The hearing Wednesday, which centred around Skreptak’s treatment in prison and whether that warrants enhanced credit, as well as what weight his membership in the Hells Angels should be given, came more than two months after lawyers first presented sentencing positions to the justice.
At the February hearing, Crown asked for a jail sentence of three years for the 47-year-old, who punched a father in the face while trying to extract a confession from the man’s son on Nov. 1, 2010. The boy knew about Skreptak’s membership in the Hells Angels, the court heard.
The confrontation centred around $10,000 in jewelry that had gone missing from Skreptak’s home and ended with the father suffering fractures to the bones around his eye.
Defence argued for a “high provincial sentence.” Provincial jail time maxes out at two years less a day.
Defence also sought credit for the 21 months Skreptak had spent on house arrest and asked for enhanced credit at a ratio of 1.5 to 1 for the 111 days Skreptak spent in jail. The court heard about a number of complaints Skreptak made about his conditions in jail to support the application for enhanced credit.
Crown shot back yesterday with an affidavit from prison and RCMP officials countering a number of the complaints, leading to frustration from the justice about what to consider fact.

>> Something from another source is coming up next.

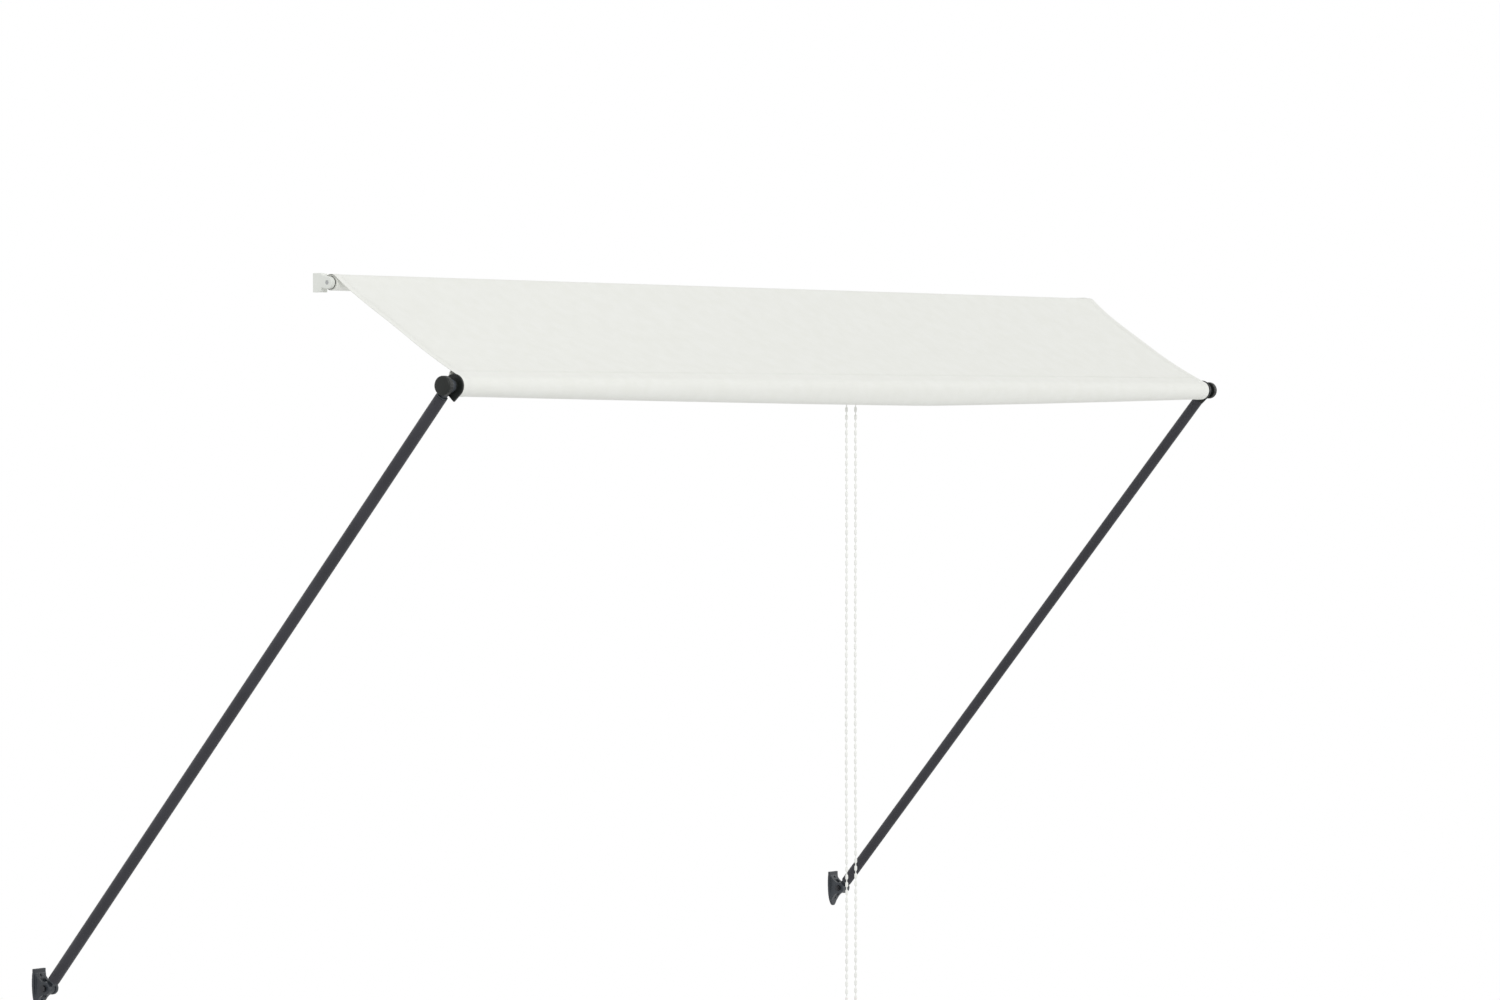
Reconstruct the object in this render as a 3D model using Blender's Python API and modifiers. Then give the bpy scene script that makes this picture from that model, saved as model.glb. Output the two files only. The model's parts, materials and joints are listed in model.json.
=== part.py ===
"""Drop-arm canvas awning with a spring roller, built in metres with +Z up.

The arm brackets' wall plane is y = 0, the room side is +Y and the street side is -Y.
The origin lies on the wall plane, halfway between the two arm pivots.
"""
import math

import bmesh
import bpy
from mathutils import Matrix, Vector

# Layout of the frame
ARM_SPACING = 3.0           # between the centre planes of the two arms
PIVOT_STAND = 0.030         # lower arm pivot in front of the wall
ROLLER_REACH = 0.742        # roller axis in front of the lower pivots
ROLLER_RISE = 1.466         # roller axis above the lower pivots
REST_OPENING = math.radians(13.24)  # between pivot-to-roller and pivot-to-bar lines
GAP = 0.0003                # clearance between pieces that touch
PIVOT_PLAY = 0.0003         # radial play of a pin in its bore

# Arms
ARM_RADIUS = 0.0125
ARM_WALL = 0.0015
ARM_PLUG_LENGTH = 0.032
EYE_THICKNESS = 0.014
FOOT_EYE_RADIUS = 0.0125
HEAD_EYE_RADIUS = 0.0135
FOOT_COLLAR = 0.0205        # from the lower pivot to the collar under the tube
HEAD_COLLAR = 0.0255        # from the bar axis to the collar above the tube
COLLAR_HEIGHT = 0.003
NECK_WIDTH = 0.016
NECK_INSET = 0.0004         # neck thinner than the eye on each side

# Arm brackets on the wall
PLATE_THICKNESS = 0.006
PLATE_WIDTH = 0.040
PLATE_TOP_WIDTH = 0.036
PLATE_UP = 0.040            # plate top above the pivot
PLATE_DOWN = 0.046          # plate tip below the pivot
PLATE_TIP_HALF = 0.003
HORN_TOP_INSET = 0.004      # horn root below the plate top
HORN_TIP_INSET = 0.006      # horn root above the plate tip
CHEEK_WIDTH = 0.030         # outside width over both cheeks
CHEEK_NOSE_RADIUS = 0.0145
SLOT_FLOOR = 0.012          # metal left between the wall and the slot
WALL_HOLE_RADIUS = 0.0027
WALL_HOLE_RISE = 0.026      # holes in the slot, this far above and below the pivot
BOLT_RADIUS = 0.004
BOLT_HEAD_RADIUS = 0.0072
BOLT_HEAD_HEIGHT = 0.0053
NUT_HEIGHT = 0.0065
BOLT_TAIL = 0.002           # thread past the nut

# Roller
TUBE_RADIUS = 0.0125
TUBE_WALL = 0.0012
WOUND_RADIUS = 0.0160
ROLLER_PLUG_LENGTH = 0.030
ROLLER_FLANGE = 0.003
SHAFT_RADIUS = 0.004
SHAFT_INSET = 0.001         # shaft and pin ends inside the bracket's outer face
SHAFT_TAIL = 0.012          # shaft past the spring anchor
END_PIN_LENGTH = 0.046
SPRING_RADIUS = 0.0078
SPRING_WIRE = 0.0009
SPRING_TURNS = 15
SPRING_STEPS = 10           # points on each turn of the spring
SPRING_LENGTH = 0.330
SPRING_CLEARANCE = 0.006    # from the roller plug to the spring
ANCHOR_LENGTH = 0.020

# Roller brackets on the fascia
FASCIA_DISTANCE = 0.036     # bracket back face behind the roller axis
BRACKET_HALF_HEIGHT = 0.0195
BRACKET_BASE_WIDTH = 0.042
BRACKET_BASE_THICKNESS = 0.004
BRACKET_CHEEK = 0.012
BRACKET_BLOCK_DEPTH = 0.021
BRACKET_NOSE_RADIUS = 0.0125
BRACKET_CORNER = 0.007
BRACKET_EDGE = 0.0005       # base set back from the outline of the block
BRACKET_HOLE_INSET = 0.012  # from the free edge of the base
BRACKET_HOLE_RISE = 0.010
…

“You’re throwing all this on my lap and telling me to figure it out,” Betton said at one point. Betton also wrestled with Skreptak’s Hells Angels membership during arguments Wednesday.
It is “naive,” he said, to think that Skreptak’s membership is “inconsequential” when considering his character as part of determining sentence.
“There is a public perception of what that means and it’s not ‘Hey, we love motorcycles,’” said Betton. Skreptak’s case has been put over to June 24 to set a date for sentencing, but it is expected that sentencing may happen before that day.